One thing I notice about educational trends these days is that things are going in precisely the wrong direction. Approaches to education are highly abstracted and theoretical, on the one hand, and on the other hand, they are limited to so-called “practical” skills, focusing particularly on science and technology.As soon as they enter the classroom, children are handed iPads and computers. Their assignments are geared toward preparing them to obtain a high-paying job and fit in with society (regardless of whether society is worth fitting into).
Whenever a school advertises that their students receive laptops and learn through cutting edge technology, I immediately question the quality of the education provided there. This is because the primary goal of education isn’t the development of practical skills. It isn’t really even about the pure acquisition of intellectual knowledge. It is both of these, to be sure, but much more.
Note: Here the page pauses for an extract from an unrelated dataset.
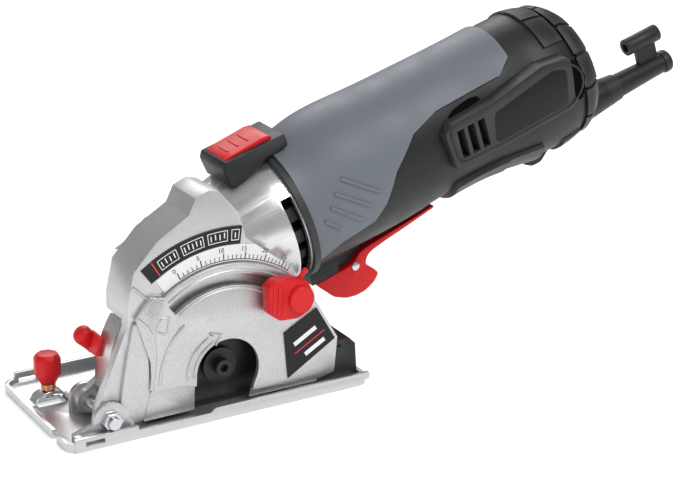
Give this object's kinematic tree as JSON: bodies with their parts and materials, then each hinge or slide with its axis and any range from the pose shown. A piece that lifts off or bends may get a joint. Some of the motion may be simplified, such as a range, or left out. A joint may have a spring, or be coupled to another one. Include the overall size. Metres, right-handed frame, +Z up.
{
  "type": "circular saw",
  "caption": "Compact plunge circular saw: a long in-line motor grip drives a small blade in a cast guard over a tray base, with a sliding depth stop and guide clamp.",
  "frame": {"origin": "centre of the base plate's underside", "axes": "+X towards the cable end, +Y away from the blade side, +Z up out of the work"},
  "size_m": [0.3943, 0.0974, 0.1955],
  "materials": {
    "cast_aluminium": "fine shot-blasted casting",
    "steel_zinc": "zinc plated",
    "spring_steel": "cold rolled strip",
    "black_steel": "black oxide",
    "red_plastic": "satin moulded",
    "black_plastic": "fine moulded texture",
    "grip_rubber": "soft satin overmould",
    "label_black": "printed film",
    "scale_silver": "printed film",
    "copper": "enamelled winding",
    "core_steel": "laminated",
    "belt_rubber": "ribbed",
    "brass_parts": "plain",
    "carbon": "pressed carbon"
  },
  "bodies": {
    "base": {"base_plate": "cast_aluminium", "axle_bolt": "steel_zinc", "axle_nut": "steel_zinc", "guide_bridge": "steel_zinc", "guide_spring": "copper", "dust_outlet": "black_plastic"},
    "clamp_knob": {"guide_knob": "red_plastic", "guide_screw": "steel_zinc"},
    "spindle": {"spindle": "steel_zinc", "inner_flange": "black_steel", "saw_blade": "black_steel", "outer_flange": "black_steel", "blade_bolt": "black_steel", "spindle_pulley": "core_steel"},
    "jackshaft": {"jackshaft": "steel_zinc", "bevel_gear": "core_steel", "drive_pulley": "core_steel"},
    "armature": {"armature_shaft": "steel_zinc", "bevel_pinion": "core_steel", "armature_core": "core_steel", "commutator": "brass_parts", "cooling_fan": "black_plastic"},
    "front_guard": {"front_guard": "spring_steel", "guard_lever": "red_plastic"},
    "depth_stop": {"depth_carriage": "red_plastic"},
    "depth_knob": {"depth_knob": "red_plastic"},
    "trigger": {"trigger_paddle": "red_plastic"},
    "slider": {"lock_slider": "red_plastic"},
    "lock_button": {"spindle_lock_button": "black_plastic"},
    "head": {"guard_housing": "cast_aluminium", "guard_cover": "cast_aluminium", "scale_plate": "scale_silver", "label_plate": "label_black", "rating_plate": "label_black", "bearing_plate": "cast_aluminium", "gear_housing": "cast_aluminium", "drive_belt": "belt_rubber", "spindle_bearings": "steel_zinc", "jackshaft_bearings": "steel_zinc", "armature_bearings": "steel_zinc", "soft_grip": "grip_rubber", "rear_bumper": "black_plastic", "motor_housing_left": "black_plastic", "motor_housing_right": "black_plastic", "side_pod_left": "black_plastic", "side_pod_right": "black_plastic", "collar_ring": "black_plastic", "switch_base": "black_plastic", "trigger_pin": "steel_zinc", "cable_gland": "black_plastic", "key_holder": "black_plastic", "field_core": "core_steel", "field_windings": "copper", "brush_holders": "brass_parts", "carbon_brushes": "carbon", "trigger_switch": "black_plastic", "cover_screws": "steel_zinc", "flange_screws": "steel_zinc", "housing_screws": "black_steel"}
  },
  "joints": [
    {"name": "plunge", "type": "hinge", "parent": "base", "child": "head", "pos_m": [-0.059, -0.02, 0.0103], "axis": [0, -1, 0], "range_deg": [0, 24]},
    {"name": "clamp_knob_turn", "type": "hinge", "parent": "base", "child": "clamp_knob", "pos_m": [-0.07, 0.014, 0.0132], "axis": [0, 0, 1], "range_deg": [-180, 180]},
    {"name": "spindle_turn", "type": "hinge", "parent": "head", "child": "spindle", "pos_m": [0.005, -0.026, 0.0225], "axis": [0, 1, 0], "continuous": true},
    {"name": "jackshaft_turn", "type": "hinge", "parent": "head", "child": "jackshaft", "pos_m": [-0.0085, -0.011, 0.0656], "axis": [0, 1, 0], "continuous": true},
    {"name": "armature_turn", "type": "hinge", "parent": "head", "child": "armature", "pos_m": [0.04885, 0.002, 0.08324], "axis": [0.9558, 0, 0.294], "continuous": true},
    {"name": "front_guard_lift", "type": "hinge", "parent": "head", "child": "front_guard", "pos_m": [0.005, -0.02, 0.0225], "axis": [0, 1, 0], "range_deg": [0, 25]},
    {"name": "depth_stop_slide", "type": "hinge", "parent": "head", "child": "depth_stop", "pos_m": [0.005, -0.038, 0.0225], "axis": [0, -1, 0], "range_deg": [0, 77]},
    {"name": "depth_knob_turn", "type": "hinge", "parent": "depth_stop", "child": "depth_knob", "pos_m": [0.03808, -0.045, 0.05797], "axis": [0, -1, 0], "range_deg": [-90, 90]},
    {"name": "trigger_press", "type": "hinge", "parent": "head", "child": "trigger", "pos_m": [0.09774, 0.002, 0.05015], "axis": [0, -1, 0], "range_deg": [0, 5], "stiffness_Nm_per_rad": 0.6, "springref_deg": -8.59},
    {"name": "slider_push", "type": "slide", "parent": "head", "child": "slider", "axis": [0.9558, 0, 0.294], "range_m": [0, 0.004]},
    {"name": "lock_button_press", "type": "slide", "parent": "head", "child": "lock_button", "axis": [0.294, 0, -0.9558], "range_m": [0, 0.003], "stiffness_N_per_m": 150, "springref_m": -0.002}
  ],
  "couplings": [
    {"joint": "spindle_turn", "follows": "armature_turn", "ratio": -0.33333},
    {"joint": "jackshaft_turn", "follows": "armature_turn", "ratio": -0.33333}
  ]
}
Man does not live on bread alone. A person cannot flourish with practical knowledge alone.
The romance of learning
Recently, I gave a talk at a homeschooling conference in which I explained that education is essentially a romantic endeavor. To explain what I meant by that, I quoted Edith Stein, who writes,“The educator is called by God’s mandate to open his pupil’s soul to the workings of grace and, also, to develop the dormant powers of the soul in accordance with God’s image.” This is pure romance, this idea that education is founded on a metaphysical conception of the human person. Teacher and student are not submitting to the demands of practicality or some arbitrary intellectual goal but, rather, they’re seeking knowledge as a treasure, as a great journey of discovery towards the source of that knowledge which proceeds from a higher sphere.
In such an atmosphere, you can almost begin to believe that elves and hobbits and King Arthur and the Holy Grail are real. Maybe they are. I do know, for sure, that St. Francis held out his hands to receive stigmata, and St. Thomas Aquinas escaped a locked tower in a castle to run away to Paris, and St. Philomena was a Greek princess who faced down lions in the arena. This world, a world full of endless possibility, inhabited by heroes who adhered to a deeper truth, this is the world I want my children to inherit. Maybe they, too, can even join those heroes.
As Edith Stein further explains, education begins in the soul. True education is not the imposition of exterior knowledge but, rather, is formative of the entire human being from the inside out.
This type of education shapes a unique, wonderful, thoughtful, mature person who seeks happiness. Such happiness, we as Catholics believe, is bound up in our progress towards sainthood.
Knowing Christ
St. Bonaventure, whose feast we celebrate today, puts it simply but effectively when he teaches, “If you learn nothing except Christ, you learn everything.” Knowledge is an interior transformation. It’s like a ladder that makes a connection between us and Christ. Christ is Truth, and higher we ascend on the ladder, the closer we are to living in the truth.
In my experience, education is a process of learning to identify that which is valuable. Seek Christ first. We need to know about him, yes, but far more important is to know him.
A well-rounded education will include plenty of academic learning, but also will be formative in practicing virtues, prayer, and theology. It will include poetry, great literature, and gazing at the starry sky in silence. Maybe it will include forestry, long-distance running, constructing a medieval catapult, or building a robot. Who knows.
The point is that education is a great romance, a falling in love with this world because, through it, we come to see ever more clearly the One who is all Beauty, all Goodness, and all Truth.